- _Source data_:

• • •

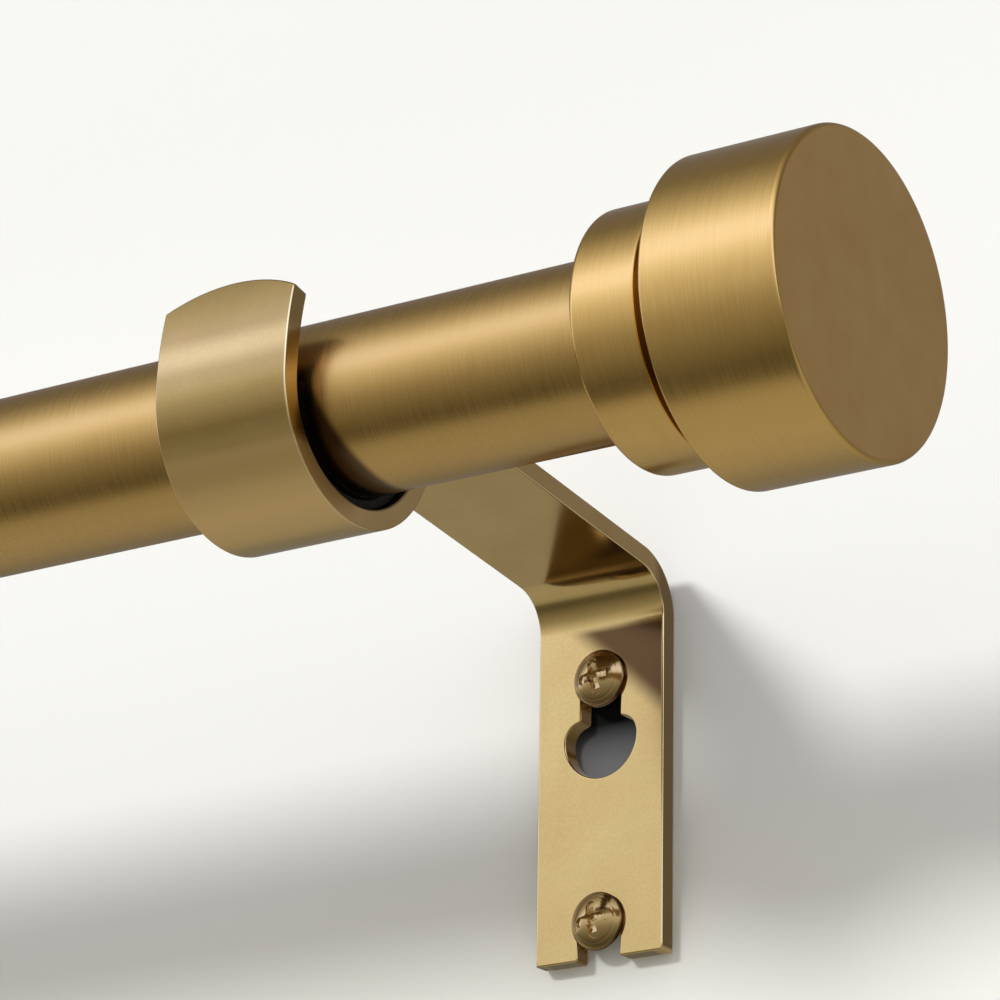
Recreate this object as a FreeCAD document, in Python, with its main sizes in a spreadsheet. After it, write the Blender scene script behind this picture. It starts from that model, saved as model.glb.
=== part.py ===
"""Extendable curtain rod on two wall brackets, in millimetres.

The frame: the origin lies on the flat back of the right bracket's plate, at mid width, between
its keyhole and its notch. +X runs along the rod to the thick tube's end cap, +Y into the wall,
+Z up. The rod's axis is origin_to_rod above the origin, and each bracket is drawn from that height.
Turned pieces are drawn as half sections along their own X axis and revolved about it.
"""
import FreeCAD, Part
import math
import os
import Sketcher

DRIVING_SIZES = {
    # Tubes
    "outer_tube_diameter": 25.4,
    "outer_tube_wall": 0.8,
    "outer_tube_length": 640.0,
    "inner_tube_diameter": 22.2,
    "inner_tube_wall": 0.8,
    "inner_tube_length": 660.0,
    "exposed_at_rest": 160.0,
    "tube_edge_break": 0.25,
    # Fits
    "running_clearance": 0.08,
    "seat_clearance": 0.03,
    # Nylon pieces that guide the slide
    "mouth_sleeve_length": 18.0,
    "mouth_flange_length": 1.2,
    "glide_head_length": 9.0,
    "glide_stem_length": 16.0,
    "glide_bore": 15.0,
    # End cap, its collar and what holds them on the tube
    "cap_diameter": 45.5,
    "cap_length": 20.5,
    "cap_face_thickness": 4.0,
    "cap_rim_radius": 0.8,
    "cap_back_radius": 0.5,
    "cap_boss_diameter": 12.0,
    "cap_seat_width": 1.8,
    "collar_diameter": 36.4,
    "collar_length": 10.3,
    "collar_rim_radius": 0.9,
    "collar_front_radius": 0.4,
    "collar_mouth_chamfer": 0.6,
    "neck_diameter": 32.4,
    "neck_length": 3.5,
    "socket_depth": 9.2,
    "plug_length": 24.0,
    "stud_diameter": 6.0,
    "stud_cover": 2.5,
    "stud_chamfer": 0.8,
    # Bracket, one folded strip
    "strip_width": 22.4,
    "strip_thickness": 3.0,
    "strip_edge_break": 0.3,
    "bracket_to_collar": 46.3,
    "wall_to_rod": 81.3,
    "origin_to_rod": 42.0,
    "plate_drop": 60.1,
    "arm_slope": 8.0,
    "arm_corner_drop": 2.8,
    "wall_bend_radius": 6.6,
    "leg_bend_radius": 3.0,
    "cradle_radius": 14.6,
    "lip_radius": 49.0,
    "lip_angle": 17.4,
    "lip_cut_angle": 22.0,
    "lip_crown": 2.7,
    # Keyhole and notch in the plate
    "keyhole_diameter": 12.6,
    "keyhole_drop": 25.9,
    "slot_width": 7.0,
    "notch_width": 7.4,
    # Wall screws
    "upper_screw_drop": 16.8,
    "screw_spacing": 37.7,
    "thread_diameter": 4.2,
    "plain_shank_diameter": 3.2,
    "plain_shank_in_wall": 2.0,
    "head_diameter": 8.9,
    "head_height": 2.4,
    "head_rim": 0.6,
    "screw_length": 36.0,
    "tip_length": 5.0,
    "recess_span": 5.2,
    "recess_width": 1.1,
    "recess_eye": 2.3,
    "recess_depth": 1.7,
    # Pad in the cradle
    "pad_thickness": 1.7,
    "pad_side_margin": 0.6,
}

doc = FreeCAD.newDocument("curtain_rod")
sheet = doc.addObject("Spreadsheet::Sheet", "Sizes")
for row, (alias, number) in enumerate(DRIVING_SIZES.items(), start=1):
    sheet.set(f"A{row}", alias)
    sheet.set(f"B{row}", str(number))
    sheet.setAlias(f"B{row}", alias)
doc.recompute()


class Size:
    """A length or angle together with the sheet formula that gives it."""

    def __init__(self, value, formula):
        self.value = value
        self.formula = formula

    def joined(self, sign, other, value):
        return Size(value, f"({self.formula} {sign} {as_size(other).formula})")

    def __add__(self, other):
        return self.joined("+", other, self.value + as_size(other).value)

    def __sub__(self, other):
        return self.joined("-", other, self.value - as_size(other).value)

    def __mul__(self, other):
        return self.joined("*", other, self.value * as_size(other).value)

    def __truediv__(self, other):
        return self.joined("/", other, self.value / as_size(other).value)

    def __neg__(self):
        return Size(-self.value, f"(0 - {self.formula})")


def as_size(number):
    """A plain number as a size, so that a formula may hold a factor such as 2."""
    return number if isinstance(number, Size) else Size(float(number), str(number))


def sine(angle):
    return Size(math.sin(math.radians(angle.value)), f"sin({angle.formula} * 1 deg)")


def cosine(angle):
    return Size(math.cos(math.radians(angle.value)), f"cos({angle.formula} * 1 deg)")


def square_root(number):
    return Size(math.sqrt(number.value), f"sqrt({number.formula})")


class Sizes:
    """Every driving size by its alias in the sheet."""

    def __init__(self):
        for name, value in DRIVING_SIZES.items():
            setattr(self, name, Size(value, f"Sizes.{name}"))


given = Sizes()
zero = as_size(0)
one = as_size(1)

# Sizes that follow from the driving ones
outer_tube_radius = given.outer_tube_diameter / 2
outer_bore_radius = outer_tube_radius - given.outer_tube_wall
inner_tube_radius = given.inner_tube_diameter / 2
inner_bore_radius = inner_tube_radius - given.inner_tube_wall
half_width = given.strip_width / 2
cradle_rise = given.cradle_radius - given.pad_thickness - given.seat_clearance - outer_tube_radius
left_bracket_rise = outer_tube_radius - inner_tube_radius
upper_screw_z = -given.upper_screw_drop
lower_screw_z = upper_screw_z - given.screw_spacing
thread_radius = given.thread_diameter / 2
stud_radius = given.stud_diameter / 2
stud_bore_radius = stud_radius + given.seat_clearance

# Places along the rod, from the middle of the right bracket
right_collar_x = half_width + given.bracket_to_collar
outer_tube_right_x = right_collar_x + given.socket_depth
mouth_x = outer_tube_right_x - given.outer_tube_length
inner_tube_left_x = mouth_x - given.exposed_at_rest
left_collar_x = inner_tube_left_x + given.socket_depth
left_bracket_x = left_collar_x + given.bracket_to_collar + half_width
rod_y = -given.wall_to_rod
rod_z = given.origin_to_rod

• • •

- _The problem_: Copy the material above verbatim.

- _Result for this exercise_:
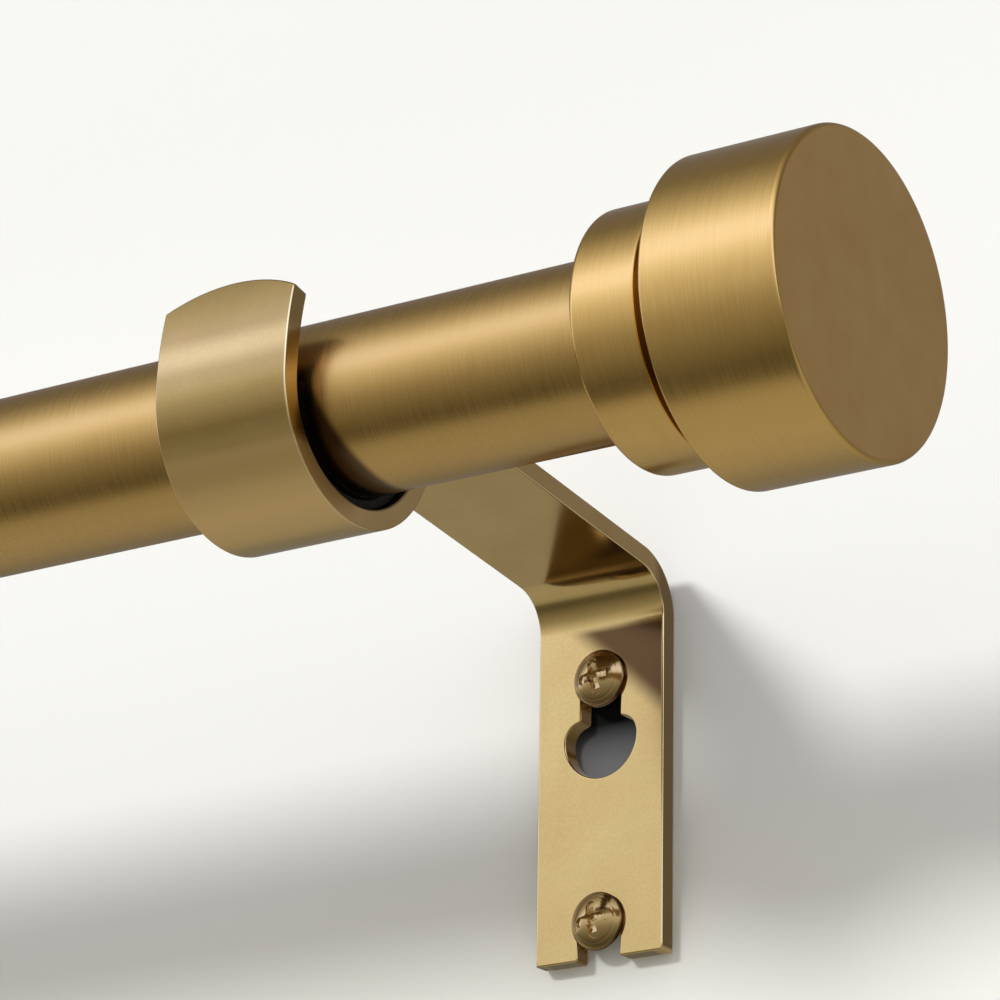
Recreate this object as a FreeCAD document, in Python, with its main sizes in a spreadsheet. After it, write the Blender scene script behind this picture. It starts from that model, saved as model.glb.
=== part.py ===
"""Extendable curtain rod on two wall brackets, in millimetres.

The frame: the origin lies on the flat back of the right bracket's plate, at mid width, between
its keyhole and its notch. +X runs along the rod to the thick tube's end cap, +Y into the wall,
+Z up. The rod's axis is origin_to_rod above the origin, and each bracket is drawn from that height.
Turned pieces are drawn as half sections along their own X axis and revolved about it.
"""
import FreeCAD, Part
import math
import os
import Sketcher

DRIVING_SIZES = {
    # Tubes
    "outer_tube_diameter": 25.4,
    "outer_tube_wall": 0.8,
    "outer_tube_length": 640.0,
    "inner_tube_diameter": 22.2,
    "inner_tube_wall": 0.8,
    "inner_tube_length": 660.0,
    "exposed_at_rest": 160.0,
    "tube_edge_break": 0.25,
    # Fits
    "running_clearance": 0.08,
    "seat_clearance": 0.03,
    # Nylon pieces that guide the slide
    "mouth_sleeve_length": 18.0,
    "mouth_flange_length": 1.2,
    "glide_head_length": 9.0,
    "glide_stem_length": 16.0,
    "glide_bore": 15.0,
    # End cap, its collar and what holds them on the tube
    "cap_diameter": 45.5,
    "cap_length": 20.5,
    "cap_face_thickness": 4.0,
    "cap_rim_radius": 0.8,
    "cap_back_radius": 0.5,
    "cap_boss_diameter": 12.0,
    "cap_seat_width": 1.8,
    "collar_diameter": 36.4,
    "collar_length": 10.3,
    "collar_rim_radius": 0.9,
    "collar_front_radius": 0.4,
    "collar_mouth_chamfer": 0.6,
    "neck_diameter": 32.4,
    "neck_length": 3.5,
    "socket_depth": 9.2,
    "plug_length": 24.0,
    "stud_diameter": 6.0,
    "stud_cover": 2.5,
    "stud_chamfer": 0.8,
    # Bracket, one folded strip
    "strip_width": 22.4,
    "strip_thickness": 3.0,
    "strip_edge_break": 0.3,
    "bracket_to_collar": 46.3,
    "wall_to_rod": 81.3,
    "origin_to_rod": 42.0,
    "plate_drop": 60.1,
    "arm_slope": 8.0,
    "arm_corner_drop": 2.8,
    "wall_bend_radius": 6.6,
    "leg_bend_radius": 3.0,
    "cradle_radius": 14.6,
    "lip_radius": 49.0,
    "lip_angle": 17.4,
    "lip_cut_angle": 22.0,
    "lip_crown": 2.7,
    # Keyhole and notch in the plate
    "keyhole_diameter": 12.6,
    "keyhole_drop": 25.9,
    "slot_width": 7.0,
    "notch_width": 7.4,
    # Wall screws
    "upper_screw_drop": 16.8,
    "screw_spacing": 37.7,
    "thread_diameter": 4.2,
    "plain_shank_diameter": 3.2,
    "plain_shank_in_wall": 2.0,
    "head_diameter": 8.9,
    "head_height": 2.4,
    "head_rim": 0.6,
    "screw_length": 36.0,
    "tip_length": 5.0,
    "recess_span": 5.2,
    "recess_width": 1.1,
    "recess_eye": 2.3,
    "recess_depth": 1.7,
    # Pad in the cradle
    "pad_thickness": 1.7,
    "pad_side_margin": 0.6,
}

doc = FreeCAD.newDocument("curtain_rod")
sheet = doc.addObject("Spreadsheet::Sheet", "Sizes")
for row, (alias, number) in enumerate(DRIVING_SIZES.items(), start=1):
    sheet.set(f"A{row}", alias)
    sheet.set(f"B{row}", str(number))
    sheet.setAlias(f"B{row}", alias)
doc.recompute()


class Size:
    """A length or angle together with the sheet formula that gives it."""

    def __init__(self, value, formula):
        self.value = value
        self.formula = formula

    def joined(self, sign, other, value):
        return Size(value, f"({self.formula} {sign} {as_size(other).formula})")

    def __add__(self, other):
        return self.joined("+", other, self.value + as_size(other).value)

    def __sub__(self, other):
        return self.joined("-", other, self.value - as_size(other).value)

    def __mul__(self, other):
        return self.joined("*", other, self.value * as_size(other).value)

    def __truediv__(self, other):
        return self.joined("/", other, self.value / as_size(other).value)

    def __neg__(self):
        return Size(-self.value, f"(0 - {self.formula})")


def as_size(number):
    """A plain number as a size, so that a formula may hold a factor such as 2."""
    return number if isinstance(number, Size) else Size(float(number), str(number))


def sine(angle):
    return Size(math.sin(math.radians(angle.value)), f"sin({angle.formula} * 1 deg)")


def cosine(angle):
    return Size(math.cos(math.radians(angle.value)), f"cos({angle.formula} * 1 deg)")


def square_root(number):
    return Size(math.sqrt(number.value), f"sqrt({number.formula})")


class Sizes:
    """Every driving size by its alias in the sheet."""

    def __init__(self):
        for name, value in DRIVING_SIZES.items():
            setattr(self, name, Size(value, f"Sizes.{name}"))


given = Sizes()
zero = as_size(0)
one = as_size(1)

# Sizes that follow from the driving ones
outer_tube_radius = given.outer_tube_diameter / 2
outer_bore_radius = outer_tube_radius - given.outer_tube_wall
inner_tube_radius = given.inner_tube_diameter / 2
inner_bore_radius = inner_tube_radius - given.inner_tube_wall
half_width = given.strip_width / 2
cradle_rise = given.cradle_radius - given.pad_thickness - given.seat_clearance - outer_tube_radius
left_bracket_rise = outer_tube_radius - inner_tube_radius
upper_screw_z = -given.upper_screw_drop
lower_screw_z = upper_screw_z - given.screw_spacing
thread_radius = given.thread_diameter / 2
stud_radius = given.stud_diameter / 2
stud_bore_radius = stud_radius + given.seat_clearance

# Places along the rod, from the middle of the right bracket
right_collar_x = half_width + given.bracket_to_collar
outer_tube_right_x = right_collar_x + given.socket_depth
mouth_x = outer_tube_right_x - given.outer_tube_length
inner_tube_left_x = mouth_x - given.exposed_at_rest
left_collar_x = inner_tube_left_x + given.socket_depth
left_bracket_x = left_collar_x + given.bracket_to_collar + half_width
rod_y = -given.wall_to_rod
rod_z = given.origin_to_rod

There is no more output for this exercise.